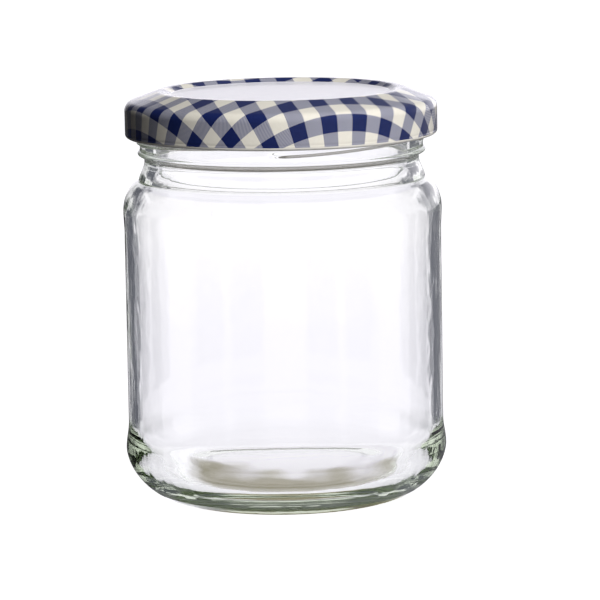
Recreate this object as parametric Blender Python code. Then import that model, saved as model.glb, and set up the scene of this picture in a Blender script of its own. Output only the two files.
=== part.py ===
"""Preserve jar with a twist-off lid: a one-piece glass jar and a pressed tinplate lid that rests on it.

Both pieces are turned shapes, so each is drawn as half a cross-section, as (radius, height) points,
and spun about the Z axis. The thread ridges and the lid's lugs are then raised out of the turned
wall by a rule. Metres, +Z up; the origin is the middle of the jar's foot, on the surface it stands on.
"""

import math

import bmesh
import bpy

MM = 0.001

# Driving dimensions
OVERALL_HEIGHT = 96.0 * MM  # foot to the top of the lid's raised ring
LID_DIAMETER = 73.0 * MM  # a 70 mm twist-off closure, measured over its skirt
LID_HEIGHT = 10.7 * MM
BODY_DIAMETER = 74.2 * MM  # at the label panel
SHOULDER_DIAMETER = 74.6 * MM
HEEL_DIAMETER = 75.5 * MM
NECK_DIAMETER = 66.2 * MM  # the straight wall that carries the thread
WALL = 2.1 * MM  # glass at the label panel
TIN = 0.3 * MM
GAP = 0.3 * MM  # clearance between the jar and the lid
SEGMENTS = 56  # facets around each turned piece
THREAD_STARTS = 4  # thread ridges on the neck, and lugs on the lid

# Foot and heel
PUSH_UP = 1.2 * MM  # how far the underside is pushed up
PUSH_UP_FLAT = 20.6 * MM  # the flat middle of the push-up
PUSH_UP_RADIUS = 24.4 * MM  # where its slope meets the bearing ring
BEARING_RADIUS = 25.6 * MM  # outer edge of the flat ring the jar stands on
HEEL_TOP = 12.0 * MM
HEEL_POWER = 1.75  # below 2 the heel is flatter than an ellipse
LABEL_BOTTOM = 18.0 * MM
LABEL_TOP = 63.0 * MM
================
- **Exercise details**: Set down each line of the material verbatim, from the first line through the line that contains "rests on it.".

- **Result of this exercise**:
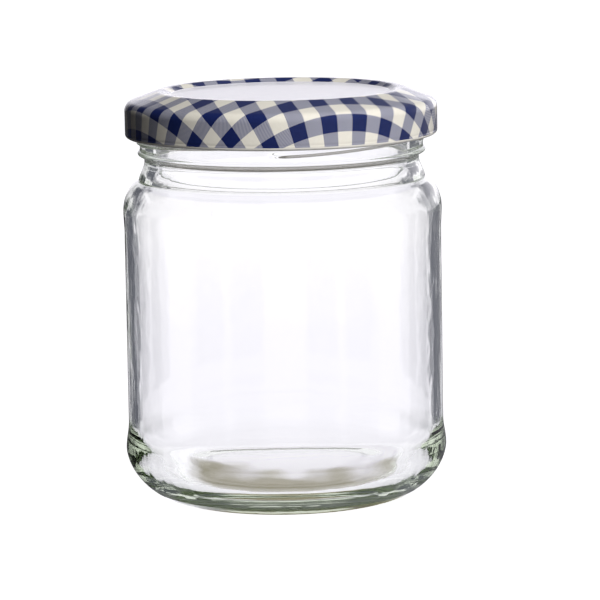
Recreate this object as parametric Blender Python code. Then import that model, saved as model.glb, and set up the scene of this picture in a Blender script of its own. Output only the two files.
=== part.py ===
"""Preserve jar with a twist-off lid: a one-piece glass jar and a pressed tinplate lid that rests on it.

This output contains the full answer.